Rescue and mountain safety organisations have criticised people's lack of preparedness when enjoying the great outdoors.
The Rescue Co-ordination Centre estimates that of the half-million recreational craft in New Zealand waters, less than 10% are carrying distress beacons.
On Friday, it took 16 hours to rescue two of three men who survived the capsize of their runabout off Wellington's south coast. The third man managed to swim to shore and all had to be hospitalised.
The centre says there was no form of communication on the four-metre boat and if they'd had a distress beacon, the men would have been rescued within an hour of the vessel capsizing on Thursday night.

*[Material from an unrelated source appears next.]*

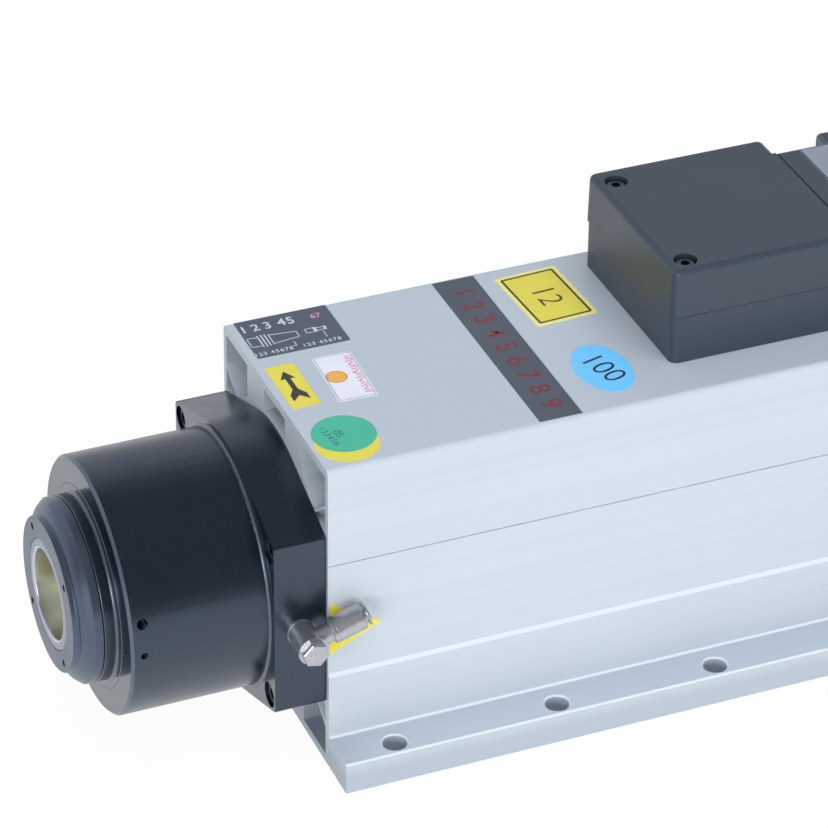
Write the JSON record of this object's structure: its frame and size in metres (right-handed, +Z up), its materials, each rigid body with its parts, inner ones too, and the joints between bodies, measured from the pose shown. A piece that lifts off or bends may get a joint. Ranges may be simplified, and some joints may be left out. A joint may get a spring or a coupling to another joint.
{
  "type": "motor spindle",
  "caption": "Air cooled motor spindle in a finned aluminium extrusion with feet, a black round nose with a tapered tool socket, a terminal box on top and a fan cowl behind.",
  "frame": {"origin": "centre of the underside of the base, half way along the aluminium extrusion", "axes": "+X along the spindle's axis from the nose to the rear, +Y to the side away from the air elbow, +Z up"},
  "size_m": [0.4286, 0.132, 0.1563],
  "materials": {
    "anodised_body": "clear anodised, fine long brushing",
    "black_housing": "black anodised, satin",
    "dark_steel": "black oxide steel, satin",
    "ground_steel": "fine ground",
    "bearing_steel": "polished bearing steel",
    "core_steel": "stacked electrical sheet",
    "copper_winding": "varnished copper, density close to brass",
    "bare_aluminium": "machined",
    "nickel_brass": "nickel plated",
    "screw_steel": "black oxide",
    "bright_screw": "zinc plated",
    "spring_steel": "hardened spring steel",
    "cage_resin": "cotton and phenolic resin",
    "seal_rubber": "nitrile rubber",
    "box_plastic": "dark grey, fine texture",
    "black_plastic": "glass filled nylon",
    "block_plastic": "pale nylon",
    "fluoro_seal": "filled fluoropolymer"
  },
  "bodies": {
    "housing": {"body_extrusion": "anodised_body", "front_housing": "black_housing", "front_cap": "black_housing", "flange_screws": "screw_steel", "banjo_bolt": "nickel_brass", "elbow_washers": "nickel_brass", "front_outer_rings": "bearing_steel", "rear_outer_rings": "bearing_steel", "front_spacer_outer": "ground_steel", "rear_bearing_housing": "bare_aluminium", "preload_spring": "spring_steel", "stator_core": "core_steel", "stator_winding": "copper_winding", "rear_plate": "bare_aluminium", "rear_plate_screws": "screw_steel", "cylinder_body": "bare_aluminium", "cylinder_cover": "bare_aluminium", "cylinder_screws": "screw_steel", "fan_cowl": "black_housing", "cowl_screws": "screw_steel", "air_fittings": "nickel_brass", "fan_frame": "black_plastic", "fan_guard": "dark_steel", "fan_screws": "screw_steel", "terminal_box_base": "box_plastic", "terminal_box_screws": "screw_steel", "terminal_box_gasket": "seal_rubber", "terminal_box_lid": "box_plastic", "lid_screws": "screw_steel", "terminal_block": "block_plastic", "gland_bodies": "black_plastic", "gland_caps": "black_plastic", "gland_seals": "seal_rubber", "gland_nuts": "black_plastic", "wiring_cover": "box_plastic", "cover_screws": "bright_screw"},
    "rotor": {"spindle_shaft": "ground_steel", "nose_ring": "dark_steel", "front_inner_rings": "bearing_steel", "front_spacer_inner": "ground_steel", "rotor_core": "core_steel", "rotor_end_rings": "bare_aluminium", "rear_inner_rings": "bearing_steel", "rear_lock_nut": "dark_steel", "disc_springs": "spring_steel"},
    "front_cage": {"front_cages": "cage_resin", "front_balls": "bearing_steel"},
    "rear_cage": {"rear_cages": "cage_resin", "rear_balls": "bearing_steel"},
    "drawbar": {"drawbar": "ground_steel", "drawbar_nut": "dark_steel"},
    "claw_1": {"claw_1": "dark_steel"},
    "claw_2": {"claw_2": "dark_steel"},
    "claw_3": {"claw_3": "dark_steel"},
    "claw_4": {"claw_4": "dark_steel"},
    "piston": {"piston": "bare_aluminium", "piston_seal": "fluoro_seal"},
    "fan": {"fan_rotor": "black_plastic"},
    "elbow": {"elbow_body": "nickel_brass"},
    "collar": {"release_collar": "nickel_brass"}
  },
  "joints": [
    {"name": "spindle_spin", "type": "hinge", "parent": "housing", "child": "rotor", "pos_m": [0, 0, 0.06], "axis": [1, 0, 0], "continuous": true},
    {"name": "front_cage_spin", "type": "hinge", "parent": "housing", "child": "front_cage", "pos_m": [-0.1525, 0, 0.06], "axis": [1, 0, 0], "continuous": true},
    {"name": "rear_cage_spin", "type": "hinge", "parent": "housing", "child": "rear_cage", "pos_m": [0.0965, 0, 0.06], "axis": [1, 0, 0], "continuous": true},
    {"name": "piston_slide", "type": "slide", "parent": "housing", "child": "piston", "axis": [-1, 0, 0], "range_m": [0, 0.009]},
    {"name": "drawbar_slide", "type": "slide", "parent": "rotor", "child": "drawbar", "axis": [-1, 0, 0], "range_m": [0, 0.00793], "deforming": ["disc_springs"]},
    {"name": "claw_1_swing", "type": "hinge", "parent": "drawbar", "child": "claw_1", "pos_m": [-0.124, 0.00354, 0.06354], "axis": [0, 0.7071, -0.7071], "range_deg": [0, 2.55]},
    {"name": "claw_2_swing", "type": "hinge", "parent": "drawbar", "child": "claw_2", "pos_m": [-0.124, -0.00354, 0.06354], "axis": [0, 0.7071, 0.7071], "range_deg": [0, 2.55]},
    {"name": "claw_3_swing", "type": "hinge", "parent": "drawbar", "child": "claw_3", "pos_m": [-0.124, -0.00354, 0.05646], "axis": [0, -0.7071, 0.7071], "range_deg": [0, 2.55]},
    {"name": "claw_4_swing", "type": "hinge", "parent": "drawbar", "child": "claw_4", "pos_m": [-0.124, 0.00354, 0.05646], "axis": [0, -0.7071, -0.7071], "range_deg": [0, 2.55]},
    {"name": "fan_spin", "type": "hinge", "parent": "housing", "child": "fan", "pos_m": [0.218, 0, 0.0765], "axis": [1, 0, 0], "continuous": true},
    {"name": "elbow_swivel", "type": "hinge", "parent": "housing", "child": "elbow", "pos_m": [-0.11925, -0.0552, 0.058], "axis": [0, 1, 0], "range_deg": [-90, 90]},
    {"name": "collar_press", "type": "slide", "parent": "elbow", "child": "collar", "axis": [-0.9483, 0, -0.3173], "range_m": [0, 0.001], "stiffness_N_per_m": 800}
  ],
  "couplings": [
    {"joint": "front_cage_spin", "follows": "spindle_spin", "ratio": 0.4185},
    {"joint": "rear_cage_spin", "follows": "spindle_spin", "ratio": 0.4106},
    {"joint": "drawbar_slide", "follows": "piston_slide", "ratio": 0.88},
    {"joint": "claw_1_swing", "follows": "piston_slide", "rad_per_m": 4.8433},
    {"joint": "claw_2_swing", "follows": "piston_slide", "rad_per_m": 4.8433},
    {"joint": "claw_3_swing", "follows": "piston_slide", "rad_per_m": 4.8433},
    {"joint": "claw_4_swing", "follows": "piston_slide", "rad_per_m": 4.8433}
  ]
}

The centre's general manager of safety services, Nigel Clifford, says surveys of retailers show about 30,000 beacons are in circulation, accounting for less than 10% of estimated 500,000 recreational craft in New Zealand waters.
Meanwhile, the Mountain Safety Council says it is hard to fathom why people who take their cellphones for just a night on the town go into the bush with no form of communication.
On Friday, three lightly-clad runners lost in Bay of Plenty bush were rescued after a cold night spent with no water, maps, GPS, compass or cellphone.
The council's Chris Tews says even on a day walk if something goes wrong, other people need to know.
Mr Tews says searches cost taxpayers $2 million in the 2008-09 year.